------ Supplied information ------
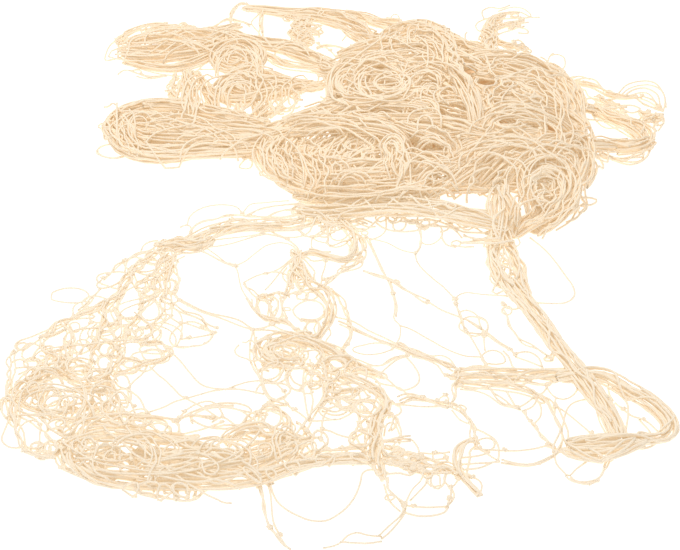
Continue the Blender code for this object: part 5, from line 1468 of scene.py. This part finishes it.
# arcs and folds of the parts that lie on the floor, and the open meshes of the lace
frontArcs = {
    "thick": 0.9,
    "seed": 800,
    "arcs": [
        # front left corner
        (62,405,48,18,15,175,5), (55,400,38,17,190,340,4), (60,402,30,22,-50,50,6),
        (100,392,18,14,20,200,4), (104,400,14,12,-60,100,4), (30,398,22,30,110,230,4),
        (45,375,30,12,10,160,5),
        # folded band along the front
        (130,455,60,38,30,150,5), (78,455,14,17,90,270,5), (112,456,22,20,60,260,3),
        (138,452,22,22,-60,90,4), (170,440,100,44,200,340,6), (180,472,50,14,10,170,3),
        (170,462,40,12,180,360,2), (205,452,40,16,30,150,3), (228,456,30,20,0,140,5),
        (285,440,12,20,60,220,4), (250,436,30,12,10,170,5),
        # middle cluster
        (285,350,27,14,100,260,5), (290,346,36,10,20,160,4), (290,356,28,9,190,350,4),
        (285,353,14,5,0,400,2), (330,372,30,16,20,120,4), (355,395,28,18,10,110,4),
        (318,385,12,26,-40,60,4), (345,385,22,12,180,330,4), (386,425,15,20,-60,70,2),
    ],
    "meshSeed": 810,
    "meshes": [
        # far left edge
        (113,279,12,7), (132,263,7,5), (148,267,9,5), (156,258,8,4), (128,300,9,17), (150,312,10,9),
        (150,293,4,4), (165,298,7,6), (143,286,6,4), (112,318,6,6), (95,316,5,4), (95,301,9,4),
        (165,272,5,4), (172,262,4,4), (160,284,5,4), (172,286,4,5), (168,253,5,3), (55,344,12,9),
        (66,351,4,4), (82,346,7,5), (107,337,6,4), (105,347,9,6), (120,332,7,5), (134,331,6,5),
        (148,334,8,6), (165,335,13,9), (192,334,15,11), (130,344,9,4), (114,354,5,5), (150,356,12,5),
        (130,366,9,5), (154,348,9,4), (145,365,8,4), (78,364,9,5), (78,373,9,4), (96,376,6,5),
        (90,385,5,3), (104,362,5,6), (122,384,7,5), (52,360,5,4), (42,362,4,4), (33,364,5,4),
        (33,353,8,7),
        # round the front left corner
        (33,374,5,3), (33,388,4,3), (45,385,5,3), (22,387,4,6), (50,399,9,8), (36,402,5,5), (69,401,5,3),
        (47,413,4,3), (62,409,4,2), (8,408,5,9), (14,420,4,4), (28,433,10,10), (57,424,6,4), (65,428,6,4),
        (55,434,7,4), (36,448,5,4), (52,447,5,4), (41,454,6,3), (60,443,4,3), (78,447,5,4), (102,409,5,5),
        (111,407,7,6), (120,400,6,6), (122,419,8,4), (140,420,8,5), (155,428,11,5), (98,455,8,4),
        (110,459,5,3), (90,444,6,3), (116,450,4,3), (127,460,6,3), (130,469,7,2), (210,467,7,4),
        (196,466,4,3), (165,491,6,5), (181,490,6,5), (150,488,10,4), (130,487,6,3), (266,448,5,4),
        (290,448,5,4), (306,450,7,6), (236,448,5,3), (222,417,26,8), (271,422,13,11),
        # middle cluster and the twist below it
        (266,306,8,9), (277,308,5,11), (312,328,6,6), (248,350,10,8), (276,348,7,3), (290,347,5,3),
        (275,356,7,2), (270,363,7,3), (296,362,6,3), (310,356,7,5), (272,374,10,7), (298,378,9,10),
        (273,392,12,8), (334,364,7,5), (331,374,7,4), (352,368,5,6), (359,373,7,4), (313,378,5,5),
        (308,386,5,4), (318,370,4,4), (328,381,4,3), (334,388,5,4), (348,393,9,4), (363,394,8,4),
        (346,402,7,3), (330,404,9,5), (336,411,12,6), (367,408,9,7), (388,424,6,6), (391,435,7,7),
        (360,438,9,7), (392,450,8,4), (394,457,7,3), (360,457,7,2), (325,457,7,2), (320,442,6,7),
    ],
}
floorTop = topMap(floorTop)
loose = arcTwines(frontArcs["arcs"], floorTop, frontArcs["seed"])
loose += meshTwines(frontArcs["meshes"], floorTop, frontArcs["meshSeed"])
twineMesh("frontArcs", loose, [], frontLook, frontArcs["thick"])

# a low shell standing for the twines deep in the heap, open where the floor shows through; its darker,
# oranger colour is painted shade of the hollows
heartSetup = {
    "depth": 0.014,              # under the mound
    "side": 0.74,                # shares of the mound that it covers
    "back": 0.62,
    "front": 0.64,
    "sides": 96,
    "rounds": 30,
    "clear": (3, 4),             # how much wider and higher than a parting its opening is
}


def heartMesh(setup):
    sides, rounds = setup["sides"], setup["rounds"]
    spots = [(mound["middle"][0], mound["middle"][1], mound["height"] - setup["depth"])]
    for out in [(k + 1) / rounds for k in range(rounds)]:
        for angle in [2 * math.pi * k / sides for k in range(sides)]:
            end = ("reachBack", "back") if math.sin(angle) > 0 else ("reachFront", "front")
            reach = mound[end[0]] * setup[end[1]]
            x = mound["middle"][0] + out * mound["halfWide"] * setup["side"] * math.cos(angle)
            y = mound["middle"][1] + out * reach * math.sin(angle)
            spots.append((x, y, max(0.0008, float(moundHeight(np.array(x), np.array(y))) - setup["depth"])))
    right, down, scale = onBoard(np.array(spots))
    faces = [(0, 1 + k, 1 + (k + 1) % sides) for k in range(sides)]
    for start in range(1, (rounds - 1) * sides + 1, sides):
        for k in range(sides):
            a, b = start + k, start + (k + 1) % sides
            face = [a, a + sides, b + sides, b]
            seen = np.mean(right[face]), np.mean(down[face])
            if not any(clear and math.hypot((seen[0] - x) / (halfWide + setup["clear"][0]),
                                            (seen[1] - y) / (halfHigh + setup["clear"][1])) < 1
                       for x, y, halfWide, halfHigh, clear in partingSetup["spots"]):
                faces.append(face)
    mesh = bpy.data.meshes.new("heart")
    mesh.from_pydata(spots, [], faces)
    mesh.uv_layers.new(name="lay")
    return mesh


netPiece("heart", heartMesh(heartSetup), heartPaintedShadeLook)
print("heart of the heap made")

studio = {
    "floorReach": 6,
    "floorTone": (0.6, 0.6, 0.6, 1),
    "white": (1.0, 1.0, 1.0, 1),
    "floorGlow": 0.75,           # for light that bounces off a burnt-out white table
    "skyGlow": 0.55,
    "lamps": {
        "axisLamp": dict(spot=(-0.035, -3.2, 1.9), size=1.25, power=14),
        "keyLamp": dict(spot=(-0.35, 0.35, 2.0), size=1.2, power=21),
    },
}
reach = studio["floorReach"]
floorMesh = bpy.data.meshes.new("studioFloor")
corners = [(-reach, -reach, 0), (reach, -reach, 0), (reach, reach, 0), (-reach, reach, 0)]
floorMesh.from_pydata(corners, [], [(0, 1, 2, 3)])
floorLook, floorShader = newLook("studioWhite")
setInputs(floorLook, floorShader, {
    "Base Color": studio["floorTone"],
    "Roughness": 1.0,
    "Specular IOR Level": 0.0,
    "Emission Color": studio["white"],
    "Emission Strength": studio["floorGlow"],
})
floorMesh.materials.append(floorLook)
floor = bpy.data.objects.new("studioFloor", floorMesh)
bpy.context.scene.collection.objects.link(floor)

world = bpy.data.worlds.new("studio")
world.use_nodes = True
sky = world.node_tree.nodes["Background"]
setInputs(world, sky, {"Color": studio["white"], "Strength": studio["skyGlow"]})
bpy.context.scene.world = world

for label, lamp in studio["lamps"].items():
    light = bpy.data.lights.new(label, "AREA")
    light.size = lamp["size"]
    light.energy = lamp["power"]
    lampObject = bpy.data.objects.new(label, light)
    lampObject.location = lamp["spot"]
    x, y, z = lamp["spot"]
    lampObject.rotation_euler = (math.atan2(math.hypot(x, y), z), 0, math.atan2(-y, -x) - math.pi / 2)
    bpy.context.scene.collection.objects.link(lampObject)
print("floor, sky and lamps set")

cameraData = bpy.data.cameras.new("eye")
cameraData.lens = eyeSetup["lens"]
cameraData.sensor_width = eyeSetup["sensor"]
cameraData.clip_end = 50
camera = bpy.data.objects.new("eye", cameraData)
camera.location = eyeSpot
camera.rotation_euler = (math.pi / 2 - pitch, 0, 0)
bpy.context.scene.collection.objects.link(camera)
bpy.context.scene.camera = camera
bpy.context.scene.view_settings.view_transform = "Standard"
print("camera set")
------
------ Supplied information ------
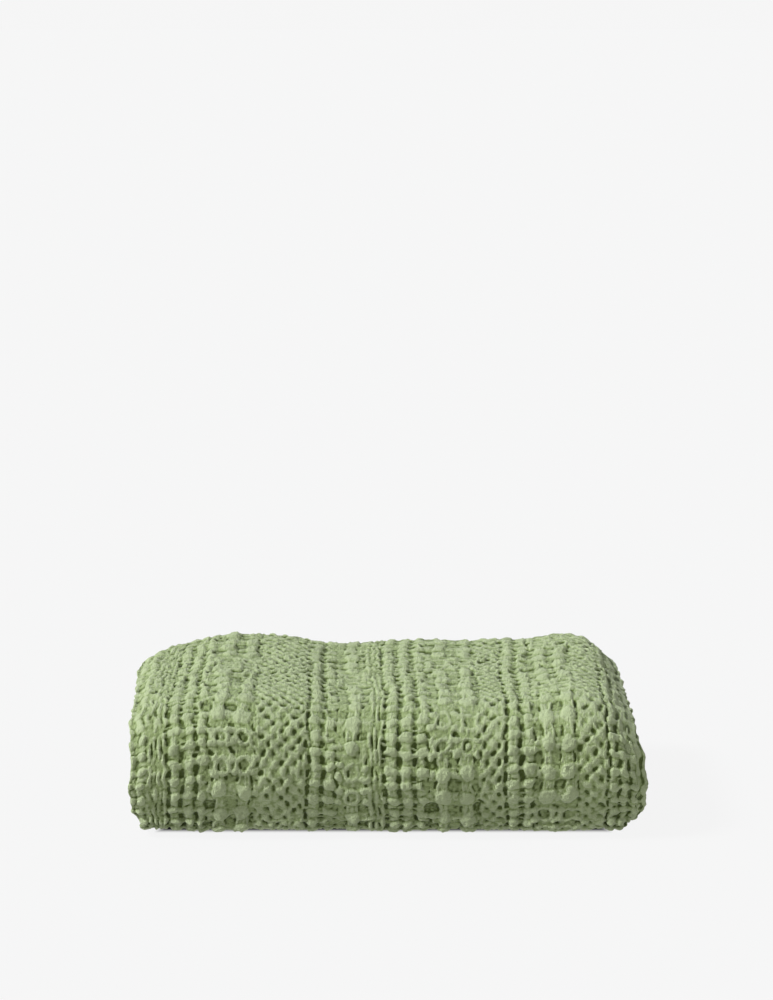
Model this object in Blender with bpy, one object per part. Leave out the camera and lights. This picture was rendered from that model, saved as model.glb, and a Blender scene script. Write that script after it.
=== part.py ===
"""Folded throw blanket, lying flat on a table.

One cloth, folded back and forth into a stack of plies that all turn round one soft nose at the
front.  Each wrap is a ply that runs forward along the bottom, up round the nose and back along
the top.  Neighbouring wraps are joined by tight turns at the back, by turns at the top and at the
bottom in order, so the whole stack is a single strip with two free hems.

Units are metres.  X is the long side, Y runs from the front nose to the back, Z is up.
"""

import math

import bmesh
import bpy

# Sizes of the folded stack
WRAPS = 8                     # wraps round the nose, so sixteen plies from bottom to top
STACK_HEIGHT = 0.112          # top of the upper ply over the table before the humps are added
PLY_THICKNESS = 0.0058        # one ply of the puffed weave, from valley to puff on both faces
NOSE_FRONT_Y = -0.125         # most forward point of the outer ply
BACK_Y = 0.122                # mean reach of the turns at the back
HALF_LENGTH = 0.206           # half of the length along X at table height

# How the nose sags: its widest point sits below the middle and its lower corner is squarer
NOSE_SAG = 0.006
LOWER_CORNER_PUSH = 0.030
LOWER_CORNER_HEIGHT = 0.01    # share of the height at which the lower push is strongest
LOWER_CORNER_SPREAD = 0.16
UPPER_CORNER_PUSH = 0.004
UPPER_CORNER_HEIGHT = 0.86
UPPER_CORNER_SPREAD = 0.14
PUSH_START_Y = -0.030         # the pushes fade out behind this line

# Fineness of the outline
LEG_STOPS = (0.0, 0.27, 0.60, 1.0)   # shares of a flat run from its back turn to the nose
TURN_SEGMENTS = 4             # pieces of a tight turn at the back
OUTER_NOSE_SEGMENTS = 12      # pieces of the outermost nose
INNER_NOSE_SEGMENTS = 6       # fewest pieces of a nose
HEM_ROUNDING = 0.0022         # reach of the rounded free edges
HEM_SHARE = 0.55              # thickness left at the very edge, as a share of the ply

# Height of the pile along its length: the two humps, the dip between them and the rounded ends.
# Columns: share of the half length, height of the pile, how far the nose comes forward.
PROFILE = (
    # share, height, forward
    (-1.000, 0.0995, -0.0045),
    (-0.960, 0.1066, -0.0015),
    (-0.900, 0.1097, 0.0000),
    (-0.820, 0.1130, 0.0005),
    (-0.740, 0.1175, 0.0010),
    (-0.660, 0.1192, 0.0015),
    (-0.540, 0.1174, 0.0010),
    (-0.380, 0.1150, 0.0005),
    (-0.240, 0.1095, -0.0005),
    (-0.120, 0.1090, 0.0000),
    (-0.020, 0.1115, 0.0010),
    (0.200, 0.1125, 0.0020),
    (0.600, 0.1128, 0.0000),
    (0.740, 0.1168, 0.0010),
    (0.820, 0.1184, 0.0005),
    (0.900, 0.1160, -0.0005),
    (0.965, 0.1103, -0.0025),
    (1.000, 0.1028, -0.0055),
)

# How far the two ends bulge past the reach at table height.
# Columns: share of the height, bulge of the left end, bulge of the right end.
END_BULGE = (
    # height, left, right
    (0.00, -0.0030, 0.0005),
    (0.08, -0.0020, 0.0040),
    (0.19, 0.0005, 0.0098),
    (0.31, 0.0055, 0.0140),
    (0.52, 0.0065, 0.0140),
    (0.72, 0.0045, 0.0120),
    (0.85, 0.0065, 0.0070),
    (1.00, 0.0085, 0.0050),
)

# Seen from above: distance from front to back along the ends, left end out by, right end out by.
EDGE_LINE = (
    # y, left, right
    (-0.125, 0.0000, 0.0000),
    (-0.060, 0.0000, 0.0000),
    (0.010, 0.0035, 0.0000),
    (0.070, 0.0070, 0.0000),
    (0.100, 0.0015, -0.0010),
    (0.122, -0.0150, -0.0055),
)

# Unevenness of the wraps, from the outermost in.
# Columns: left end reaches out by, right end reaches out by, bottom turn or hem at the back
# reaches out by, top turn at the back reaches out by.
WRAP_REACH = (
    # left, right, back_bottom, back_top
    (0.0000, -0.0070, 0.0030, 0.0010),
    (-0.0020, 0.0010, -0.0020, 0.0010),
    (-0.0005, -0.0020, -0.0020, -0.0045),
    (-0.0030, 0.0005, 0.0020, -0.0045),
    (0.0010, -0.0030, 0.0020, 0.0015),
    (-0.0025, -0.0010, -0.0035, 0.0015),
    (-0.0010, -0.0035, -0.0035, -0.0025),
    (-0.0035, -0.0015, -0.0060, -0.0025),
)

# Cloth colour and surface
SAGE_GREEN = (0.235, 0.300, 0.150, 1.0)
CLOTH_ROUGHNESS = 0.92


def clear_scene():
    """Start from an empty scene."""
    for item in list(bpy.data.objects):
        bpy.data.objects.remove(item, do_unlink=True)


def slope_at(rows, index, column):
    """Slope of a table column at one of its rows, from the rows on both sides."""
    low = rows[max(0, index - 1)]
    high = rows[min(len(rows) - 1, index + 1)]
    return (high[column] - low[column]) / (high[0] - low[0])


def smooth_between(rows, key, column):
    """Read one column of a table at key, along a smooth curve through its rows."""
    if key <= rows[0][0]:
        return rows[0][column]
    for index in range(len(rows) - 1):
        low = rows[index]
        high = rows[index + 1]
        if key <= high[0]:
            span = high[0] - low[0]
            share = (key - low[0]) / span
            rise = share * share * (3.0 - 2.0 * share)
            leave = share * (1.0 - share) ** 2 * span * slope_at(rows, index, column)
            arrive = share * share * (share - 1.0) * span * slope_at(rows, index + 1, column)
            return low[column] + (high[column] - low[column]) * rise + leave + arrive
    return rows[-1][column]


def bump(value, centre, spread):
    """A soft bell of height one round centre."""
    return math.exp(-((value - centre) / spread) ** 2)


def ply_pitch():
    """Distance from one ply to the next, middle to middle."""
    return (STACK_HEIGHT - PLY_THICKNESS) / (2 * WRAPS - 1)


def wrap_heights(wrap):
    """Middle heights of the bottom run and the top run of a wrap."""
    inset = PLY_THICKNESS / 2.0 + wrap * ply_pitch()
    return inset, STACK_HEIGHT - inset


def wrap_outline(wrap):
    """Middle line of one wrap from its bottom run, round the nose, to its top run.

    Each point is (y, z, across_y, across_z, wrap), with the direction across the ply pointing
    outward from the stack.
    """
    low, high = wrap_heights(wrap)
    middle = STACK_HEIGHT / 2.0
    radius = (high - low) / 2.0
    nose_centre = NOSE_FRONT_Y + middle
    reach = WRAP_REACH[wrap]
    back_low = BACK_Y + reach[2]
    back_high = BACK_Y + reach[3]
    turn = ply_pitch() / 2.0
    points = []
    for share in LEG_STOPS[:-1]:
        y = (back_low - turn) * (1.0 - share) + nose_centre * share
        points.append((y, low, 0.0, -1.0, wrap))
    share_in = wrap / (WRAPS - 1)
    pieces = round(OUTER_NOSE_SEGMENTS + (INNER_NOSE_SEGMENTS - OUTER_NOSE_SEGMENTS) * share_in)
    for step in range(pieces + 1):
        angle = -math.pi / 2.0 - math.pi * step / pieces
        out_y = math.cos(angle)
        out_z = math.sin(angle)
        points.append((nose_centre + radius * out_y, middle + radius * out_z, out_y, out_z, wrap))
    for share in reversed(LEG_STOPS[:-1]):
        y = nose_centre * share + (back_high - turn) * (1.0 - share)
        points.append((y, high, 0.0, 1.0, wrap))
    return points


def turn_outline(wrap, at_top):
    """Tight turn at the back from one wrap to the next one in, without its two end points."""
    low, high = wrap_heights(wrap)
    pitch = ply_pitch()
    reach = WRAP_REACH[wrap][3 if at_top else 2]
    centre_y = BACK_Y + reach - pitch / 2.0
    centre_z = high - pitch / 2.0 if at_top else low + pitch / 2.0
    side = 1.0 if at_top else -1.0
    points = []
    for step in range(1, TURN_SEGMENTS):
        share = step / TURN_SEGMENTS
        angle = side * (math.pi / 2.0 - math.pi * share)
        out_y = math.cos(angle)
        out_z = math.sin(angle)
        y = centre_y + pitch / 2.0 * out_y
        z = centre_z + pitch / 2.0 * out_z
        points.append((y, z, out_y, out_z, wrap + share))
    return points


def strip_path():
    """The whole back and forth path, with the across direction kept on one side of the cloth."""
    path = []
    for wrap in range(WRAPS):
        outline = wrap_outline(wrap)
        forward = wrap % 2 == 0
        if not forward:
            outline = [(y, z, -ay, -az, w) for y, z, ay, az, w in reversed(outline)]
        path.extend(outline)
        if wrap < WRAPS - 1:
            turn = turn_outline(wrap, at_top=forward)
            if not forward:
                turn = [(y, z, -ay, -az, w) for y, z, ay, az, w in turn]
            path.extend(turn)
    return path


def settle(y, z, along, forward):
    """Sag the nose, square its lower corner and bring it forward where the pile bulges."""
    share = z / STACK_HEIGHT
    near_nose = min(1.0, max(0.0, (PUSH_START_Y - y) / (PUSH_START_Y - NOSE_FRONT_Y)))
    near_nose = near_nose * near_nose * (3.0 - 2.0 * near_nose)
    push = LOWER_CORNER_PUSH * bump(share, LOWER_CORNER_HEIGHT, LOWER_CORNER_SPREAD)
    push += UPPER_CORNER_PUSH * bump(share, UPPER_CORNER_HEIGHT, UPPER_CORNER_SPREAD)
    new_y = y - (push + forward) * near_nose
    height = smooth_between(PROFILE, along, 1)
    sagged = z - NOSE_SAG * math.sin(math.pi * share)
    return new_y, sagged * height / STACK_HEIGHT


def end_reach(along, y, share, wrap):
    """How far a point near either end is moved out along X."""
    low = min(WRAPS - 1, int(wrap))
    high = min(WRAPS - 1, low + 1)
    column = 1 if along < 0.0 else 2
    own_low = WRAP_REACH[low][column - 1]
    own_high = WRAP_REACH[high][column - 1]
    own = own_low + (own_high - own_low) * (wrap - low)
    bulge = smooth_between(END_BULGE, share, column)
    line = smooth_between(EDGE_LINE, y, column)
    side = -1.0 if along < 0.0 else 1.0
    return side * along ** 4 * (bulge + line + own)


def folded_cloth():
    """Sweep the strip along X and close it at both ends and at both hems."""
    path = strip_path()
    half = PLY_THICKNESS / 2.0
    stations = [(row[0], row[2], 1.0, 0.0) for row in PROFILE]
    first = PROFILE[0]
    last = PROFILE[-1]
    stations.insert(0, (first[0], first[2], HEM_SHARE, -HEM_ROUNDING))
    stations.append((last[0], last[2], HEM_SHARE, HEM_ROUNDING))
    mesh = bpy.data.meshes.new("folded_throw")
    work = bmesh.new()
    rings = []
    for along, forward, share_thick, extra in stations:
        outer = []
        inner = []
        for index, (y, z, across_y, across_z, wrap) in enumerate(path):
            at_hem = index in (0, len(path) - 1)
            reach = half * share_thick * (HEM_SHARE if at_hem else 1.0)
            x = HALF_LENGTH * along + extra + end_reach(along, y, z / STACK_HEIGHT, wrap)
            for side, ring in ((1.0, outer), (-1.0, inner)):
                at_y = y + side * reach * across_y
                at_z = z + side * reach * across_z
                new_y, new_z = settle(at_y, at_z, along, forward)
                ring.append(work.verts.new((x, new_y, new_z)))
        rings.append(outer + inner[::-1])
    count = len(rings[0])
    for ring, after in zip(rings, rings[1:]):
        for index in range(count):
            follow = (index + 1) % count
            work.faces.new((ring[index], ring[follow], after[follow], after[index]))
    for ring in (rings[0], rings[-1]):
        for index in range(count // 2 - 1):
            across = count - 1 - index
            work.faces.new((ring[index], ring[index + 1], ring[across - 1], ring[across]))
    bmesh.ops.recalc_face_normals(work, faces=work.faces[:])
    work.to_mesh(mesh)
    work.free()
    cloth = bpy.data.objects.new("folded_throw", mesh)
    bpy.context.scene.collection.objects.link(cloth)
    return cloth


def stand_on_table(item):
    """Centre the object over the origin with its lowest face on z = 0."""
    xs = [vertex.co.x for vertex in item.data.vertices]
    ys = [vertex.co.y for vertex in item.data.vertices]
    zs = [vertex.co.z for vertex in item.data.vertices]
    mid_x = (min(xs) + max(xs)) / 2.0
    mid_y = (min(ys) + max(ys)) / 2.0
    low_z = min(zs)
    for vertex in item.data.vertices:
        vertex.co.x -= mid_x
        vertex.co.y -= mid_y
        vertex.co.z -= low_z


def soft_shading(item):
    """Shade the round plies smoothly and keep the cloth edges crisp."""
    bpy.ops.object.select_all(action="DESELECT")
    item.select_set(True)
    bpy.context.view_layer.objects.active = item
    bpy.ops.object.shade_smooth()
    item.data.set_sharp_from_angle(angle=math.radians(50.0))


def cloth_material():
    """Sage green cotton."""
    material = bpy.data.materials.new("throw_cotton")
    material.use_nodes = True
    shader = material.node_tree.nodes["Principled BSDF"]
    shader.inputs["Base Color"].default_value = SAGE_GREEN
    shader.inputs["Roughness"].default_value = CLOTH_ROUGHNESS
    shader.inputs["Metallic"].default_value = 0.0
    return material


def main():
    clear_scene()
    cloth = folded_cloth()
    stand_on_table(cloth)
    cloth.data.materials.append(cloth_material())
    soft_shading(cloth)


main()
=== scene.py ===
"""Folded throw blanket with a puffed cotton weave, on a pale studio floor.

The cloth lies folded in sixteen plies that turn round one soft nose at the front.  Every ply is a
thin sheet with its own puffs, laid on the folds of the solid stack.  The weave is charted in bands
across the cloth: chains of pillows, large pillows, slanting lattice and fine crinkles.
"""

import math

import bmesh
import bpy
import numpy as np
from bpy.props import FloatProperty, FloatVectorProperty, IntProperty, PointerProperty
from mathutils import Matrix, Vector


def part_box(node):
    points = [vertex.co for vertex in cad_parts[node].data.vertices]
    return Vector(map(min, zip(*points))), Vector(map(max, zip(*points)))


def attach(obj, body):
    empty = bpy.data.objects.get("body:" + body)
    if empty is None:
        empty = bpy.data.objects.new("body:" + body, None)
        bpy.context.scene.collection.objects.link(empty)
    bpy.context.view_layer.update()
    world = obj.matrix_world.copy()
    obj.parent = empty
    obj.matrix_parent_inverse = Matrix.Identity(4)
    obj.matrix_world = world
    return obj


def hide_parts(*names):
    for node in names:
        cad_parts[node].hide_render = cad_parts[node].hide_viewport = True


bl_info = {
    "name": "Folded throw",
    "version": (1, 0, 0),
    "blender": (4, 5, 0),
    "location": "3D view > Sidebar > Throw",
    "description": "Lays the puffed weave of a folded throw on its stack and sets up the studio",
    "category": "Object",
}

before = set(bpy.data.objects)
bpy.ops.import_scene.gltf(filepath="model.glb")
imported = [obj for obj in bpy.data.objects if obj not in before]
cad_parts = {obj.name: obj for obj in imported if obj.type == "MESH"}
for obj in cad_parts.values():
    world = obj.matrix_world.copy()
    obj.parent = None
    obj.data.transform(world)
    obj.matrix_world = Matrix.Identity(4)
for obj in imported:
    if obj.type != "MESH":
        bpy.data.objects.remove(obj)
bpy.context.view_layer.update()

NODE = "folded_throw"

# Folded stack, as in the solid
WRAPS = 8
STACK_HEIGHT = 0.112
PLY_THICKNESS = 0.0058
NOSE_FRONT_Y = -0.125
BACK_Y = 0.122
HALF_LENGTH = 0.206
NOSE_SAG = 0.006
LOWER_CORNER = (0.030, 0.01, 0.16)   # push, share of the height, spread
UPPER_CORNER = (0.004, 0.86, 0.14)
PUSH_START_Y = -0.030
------
What the exercise asks: Find the lines containing "points" and pull them out.

Answer to the problem:
    points = []
        points.append((y, low, 0.0, -1.0, wrap))
        points.append((nose_centre + radius * out_y, middle + radius * out_z, out_y, out_z, wrap))
        points.append((y, high, 0.0, 1.0, wrap))
    return points
    """Tight turn at the back from one wrap to the next one in, without its two end points."""
    points = []
        points.append((y, z, out_y, out_z, wrap + share))
    return points
    points = [vertex.co for vertex in cad_parts[node].data.vertices]
    return Vector(map(min, zip(*points))), Vector(map(max, zip(*points)))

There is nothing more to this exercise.